Cantemos el 'Auld Lang Syne'

En el número 61 está la inimitable Ferreteria Lanza, que abrió al público en 1928 y despacha los tornillos como entonces. Es un lugar potencialmente novelesco. El dueño se sube a una escalera para acceder a las cajas de lo más alto de la estantería y mientras tanto te da conversación. Dos esquinas más arriba quedan los restos, es decir, solo los rótulos, de lo que una vez fue una conocidísima tienda de instrumentos musicales, Sagrista’s. Hace tiempo ya que entonó el Auld Lang Syne de Robert Burns y no hay que ser muy sagaz para pronosticar que su tipografía en cursiva terminará el día menos pensado en un contenedor de basuras, a no ser que, como sucedió con el Cinema Urgell, haya quien demuestre sentido común y cariño por la estética y se las lleve a casa, o, mejor aún, como ocurrió con el último vestigio del meublé Pedralbesmeublé, salvado por Lluis Morón y Carmen Revilla cual Bonnie y Clyde de la noche barcelonesa.

En las pesquisas, o sea, calzado cómodo y a andar, Marfà descubre a veces detalles minúsculos, como en el número 421 de la calle de Consell de Cent, dentro, pues, del radio de Sant Joan, donde en lo alto del dintel se mantiene fosilizada la referencia comercial de una empresa que ya no existe, Aerometal SA, Pequeña Mecánica. Tiene un aire un poco steampunk.
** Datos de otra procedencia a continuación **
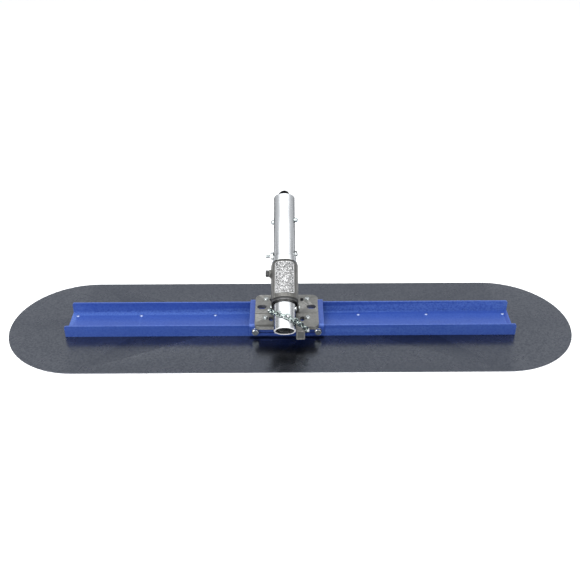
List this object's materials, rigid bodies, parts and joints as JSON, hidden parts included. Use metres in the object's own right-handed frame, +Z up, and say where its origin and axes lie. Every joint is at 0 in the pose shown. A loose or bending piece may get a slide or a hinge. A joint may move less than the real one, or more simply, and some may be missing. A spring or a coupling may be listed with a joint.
{
  "type": "bull float",
  "caption": "Long round-ended concrete finishing blade under a channel, with a cast bracket whose turning handle socket tilts the blade by a chain.",
  "frame": {"origin": "centre of the blade's underside", "axes": "+X along the blade, -Y towards the low open end of the handle tube, +Z up"},
  "size_m": [1.1175, 0.3054, 0.2307],
  "materials": {
    "blade_steel": "blued spring steel, brushed lengthwise, semi-gloss",
    "blue_paint": "semi-gloss blue powder coat",
    "cast_metal": "bare casting, lightly blasted",
    "socket_metal": "bare casting, darker",
    "label_metal": "bright, finely textured, no markings",
    "tube_aluminium": "bright drawn aluminium",
    "zinc": "bright zinc plating",
    "chain_zinc": "zinc plating with a faint green tint",
    "rivet_metal": "rivet heads with a blue tint",
    "bronze": "plain bearing bronze",
    "spring_steel": "dark oiled spring steel",
    "dark_steel": "black oxide",
    "washer_steel": "plain steel, slightly dull",
    "black_nylon": "moulded black nylon, satin"
  },
  "bodies": {
    "float": {"blade": "blade_steel", "channel": "blue_paint", "channel_rivets": "rivet_metal", "adapter_saddle": "blue_paint", "saddle_bolts": "zinc", "saddle_washers": "zinc", "saddle_nuts": "zinc", "base_plate": "cast_metal", "base_bolts": "zinc", "base_washers": "zinc", "chain_anchor_bolt": "zinc", "chain_anchor_washer": "zinc", "hinge_pin": "zinc", "hinge_pin_clip": "spring_steel", "chain_run": "chain_zinc", "return_spring": "spring_steel"},
    "socket": {"socket_casting": "socket_metal", "label_plate": "label_metal", "lower_bushing": "black_nylon", "upper_bushing": "bronze"},
    "lock_screw": {"lock_screw": "dark_steel"},
    "handle": {"handle_tube": "tube_aluminium", "retaining_ring": "spring_steel", "thrust_washer": "zinc", "stop_collar": "tube_aluminium", "cross_bolt": "zinc", "cross_bolt_nut": "zinc", "spring_clip": "spring_steel", "mouth_washer": "washer_steel", "chain_bolt": "zinc", "chain_bolt_nut": "zinc", "chain_wrap": "chain_zinc"},
    "left_button": {"left_button": "zinc"},
    "right_button": {"right_button": "zinc"}
  },
  "joints": [
    {"name": "pitch", "type": "hinge", "parent": "float", "child": "socket", "pos_m": [-0.0108, -0.005, 0.045], "axis": [1, 0, 0], "range_deg": [-20, 12], "deforming": ["chain_run", "return_spring"]},
    {"name": "handle_twist", "type": "hinge", "parent": "socket", "child": "handle", "pos_m": [-0.0108, -0.095, 0.0536], "axis": [0, 0.8241, 0.5664], "range_deg": [-26, 44]},
    {"name": "lock_screw_turn", "type": "hinge", "parent": "socket", "child": "lock_screw", "pos_m": [-0.0408, 0.00225, 0.12044], "axis": [-1, 0, 0], "range_deg": [-180, 180]},
    {"name": "left_button_press", "type": "slide", "parent": "handle", "child": "left_button", "axis": [0.9763, -0.1226, 0.1784], "range_m": [0, 0.005], "stiffness_N_per_m": 600, "springref_m": -0.004, "deforming": ["spring_clip"]},
    {"name": "right_button_press", "type": "slide", "parent": "handle", "child": "right_button", "axis": [-0.9763, 0.1226, -0.1784], "range_m": [0, 0.005], "stiffness_N_per_m": 600, "springref_m": -0.004, "deforming": ["spring_clip"]}
  ],
  "couplings": [
    {"joint": "pitch", "follows": "handle_twist", "ratio": -0.45}
  ]
}
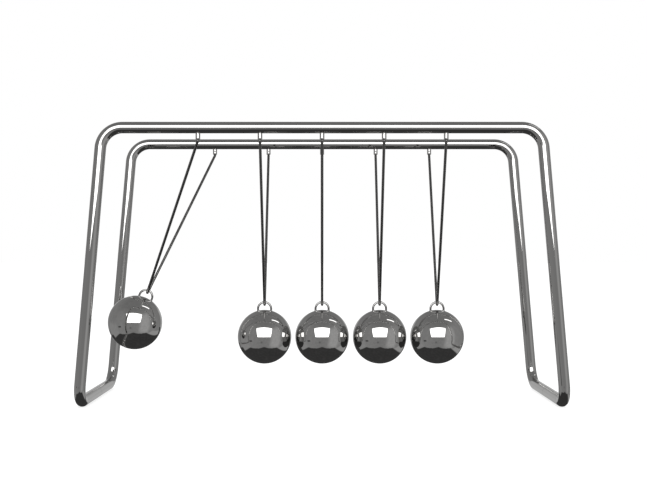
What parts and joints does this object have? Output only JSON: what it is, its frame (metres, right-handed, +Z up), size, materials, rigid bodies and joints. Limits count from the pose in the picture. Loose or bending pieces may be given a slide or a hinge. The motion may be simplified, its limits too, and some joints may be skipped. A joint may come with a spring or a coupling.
{
  "type": "newtons cradle",
  "caption": "Desk pendulum toy: a row of polished steel balls on V-shaped lines between two bent-rod hoops, with one end ball held out ready to swing.",
  "frame": {"origin": "middle of the footprint, on the surface that the cradle stands on", "axes": "+X along the row of balls, from the raised end ball to the far end ball; +Y from the front hoop to the rear hoop; +Z up"},
  "size_m": [0.1908, 0.0684, 0.11],
  "materials": {
    "frame_chrome": "polished chrome plate on bent steel rod",
    "ferrule_chrome": "polished chrome plate",
    "ball_steel": "mirror-polished solid steel",
    "eye_steel": "bright drawn steel wire",
    "line_steel": "fine stranded steel line",
    "dowel_steel": "ground steel pin, hidden"
  },
  "bodies": {
    "frame": {"front_hoop": "frame_chrome", "rear_hoop": "frame_chrome", "left_dowel": "dowel_steel", "right_dowel": "dowel_steel", "front_ferrule_1": "ferrule_chrome", "front_ferrule_2": "ferrule_chrome", "front_ferrule_3": "ferrule_chrome", "front_ferrule_4": "ferrule_chrome", "front_ferrule_5": "ferrule_chrome", "rear_ferrule_1": "ferrule_chrome", "rear_ferrule_2": "ferrule_chrome", "rear_ferrule_3": "ferrule_chrome", "rear_ferrule_4": "ferrule_chrome", "rear_ferrule_5": "ferrule_chrome", "line_ends_1": "line_steel", "line_ends_2": "line_steel", "line_ends_3": "line_steel", "line_ends_4": "line_steel", "line_ends_5": "line_steel"},
    "pendulum_1": {"line_1": "line_steel", "eye_1": "eye_steel", "ball_1": "ball_steel"},
    "pendulum_2": {"line_2": "line_steel", "eye_2": "eye_steel", "ball_2": "ball_steel"},
    "pendulum_3": {"line_3": "line_steel", "eye_3": "eye_steel", "ball_3": "ball_steel"},
    "pendulum_4": {"line_4": "line_steel", "eye_4": "eye_steel", "ball_4": "ball_steel"},
    "pendulum_5": {"line_5": "line_steel", "eye_5": "eye_steel", "ball_5": "ball_steel"}
  },
  "joints": [
    {"name": "ball_1_swing", "type": "hinge", "parent": "frame", "child": "pendulum_1", "pos_m": [-0.0475, 0, 0.10285], "axis": [0, 1, 0], "range_deg": [-23.5, 37.5]},
    {"name": "ball_2_swing", "type": "hinge", "parent": "frame", "child": "pendulum_2", "pos_m": [-0.02375, 0, 0.10285], "axis": [0, 1, 0], "range_deg": [-1, 23.5]},
    {"name": "ball_3_swing", "type": "hinge", "parent": "frame", "child": "pendulum_3", "pos_m": [0, 0, 0.10285], "axis": [0, 1, 0], "range_deg": [-1, 1]},
    {"name": "ball_4_swing", "type": "hinge", "parent": "frame", "child": "pendulum_4", "pos_m": [0.02375, 0, 0.10285], "axis": [0, 1, 0], "range_deg": [-1, 1]},
    {"name": "ball_5_swing", "type": "hinge", "parent": "frame", "child": "pendulum_5", "pos_m": [0.0475, 0, 0.10285], "axis": [0, 1, 0], "range_deg": [-60, 1]}
  ]
}
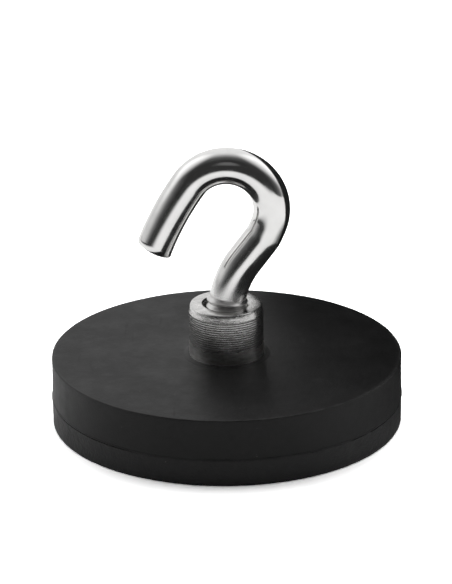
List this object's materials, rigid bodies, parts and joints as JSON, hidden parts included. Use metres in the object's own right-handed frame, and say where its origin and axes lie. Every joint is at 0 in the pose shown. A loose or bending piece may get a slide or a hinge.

Y en la esquina de ese mismo paseo con la calle de Aragó, un caso de libro, la Granja Petitbo, una antigua vaquería que estuvo años cerrada a cal y canto, pero en esa fase de hibernación su cartel quedó afortunadamente allí intacto, como congelado en el tiempo, hasta que ha renacido como local de brunchs y otras moderneces del comer.

Hay comercios a los que se les pasó el arroz, pero los hay que cierram solo porque, aunque rentables, les suben demasiado el alquiler

En Madrid, explica Marfà, los rótulos perduran más que en Barcelona. Parece que no es por cariño, aunque puede que un poco sí. La razón de fondo es que en la capital es más frecuente que los comercios, especialmente los más entrados en años, no estén en régimen de alquiler, sino que sean de propiedad. En Barcelona, la subida de las rentas por parte de los propietarios ha obligado a cerrar incluso negocios tan rentables como entrañables, incapaces de asumir que les multipliquen por dos, tres o más el alquiler. Es el precio de la fama, coincide Marfà. A su manera, todo esto comenzó en 1992, que fue algo así como el 1961 de Berlín, el año del muro. Hay fotos del catálogo Marfà a las que solo les falta que pase un Trabant por delante. Bueno, o un Seat 600.